* Stated exercise: Return exactly the lines that run from the beginning through the line containing "along an axis.", both included, and no others.

* Provided material:
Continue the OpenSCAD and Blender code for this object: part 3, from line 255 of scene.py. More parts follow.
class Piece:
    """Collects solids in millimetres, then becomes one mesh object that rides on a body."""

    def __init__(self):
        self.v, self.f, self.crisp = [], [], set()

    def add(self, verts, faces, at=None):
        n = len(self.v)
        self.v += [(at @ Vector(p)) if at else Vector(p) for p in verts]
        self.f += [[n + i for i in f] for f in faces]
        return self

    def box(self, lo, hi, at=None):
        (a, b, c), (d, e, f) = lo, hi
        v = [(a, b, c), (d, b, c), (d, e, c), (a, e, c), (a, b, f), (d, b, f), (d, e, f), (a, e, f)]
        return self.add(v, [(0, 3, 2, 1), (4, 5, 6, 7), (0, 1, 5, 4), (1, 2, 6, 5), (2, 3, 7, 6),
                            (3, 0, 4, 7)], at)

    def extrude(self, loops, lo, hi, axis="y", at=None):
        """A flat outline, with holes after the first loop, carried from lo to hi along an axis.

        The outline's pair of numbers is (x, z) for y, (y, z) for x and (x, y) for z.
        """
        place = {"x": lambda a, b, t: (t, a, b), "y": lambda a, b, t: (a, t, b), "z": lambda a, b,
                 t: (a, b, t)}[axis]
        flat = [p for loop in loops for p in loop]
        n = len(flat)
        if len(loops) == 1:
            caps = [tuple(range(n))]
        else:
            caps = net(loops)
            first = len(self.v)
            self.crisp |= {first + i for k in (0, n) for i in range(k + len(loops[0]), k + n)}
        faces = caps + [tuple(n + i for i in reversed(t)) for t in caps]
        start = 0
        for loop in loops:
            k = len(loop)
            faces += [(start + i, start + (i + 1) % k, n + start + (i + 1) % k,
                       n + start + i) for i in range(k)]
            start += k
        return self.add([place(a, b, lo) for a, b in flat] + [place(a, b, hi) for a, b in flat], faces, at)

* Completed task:
Continue the OpenSCAD and Blender code for this object: part 3, from line 255 of scene.py. More parts follow.
class Piece:
    """Collects solids in millimetres, then becomes one mesh object that rides on a body."""

    def __init__(self):
        self.v, self.f, self.crisp = [], [], set()

    def add(self, verts, faces, at=None):
        n = len(self.v)
        self.v += [(at @ Vector(p)) if at else Vector(p) for p in verts]
        self.f += [[n + i for i in f] for f in faces]
        return self

    def box(self, lo, hi, at=None):
        (a, b, c), (d, e, f) = lo, hi
        v = [(a, b, c), (d, b, c), (d, e, c), (a, e, c), (a, b, f), (d, b, f), (d, e, f), (a, e, f)]
        return self.add(v, [(0, 3, 2, 1), (4, 5, 6, 7), (0, 1, 5, 4), (1, 2, 6, 5), (2, 3, 7, 6),
                            (3, 0, 4, 7)], at)

    def extrude(self, loops, lo, hi, axis="y", at=None):
        """A flat outline, with holes after the first loop, carried from lo to hi along an axis.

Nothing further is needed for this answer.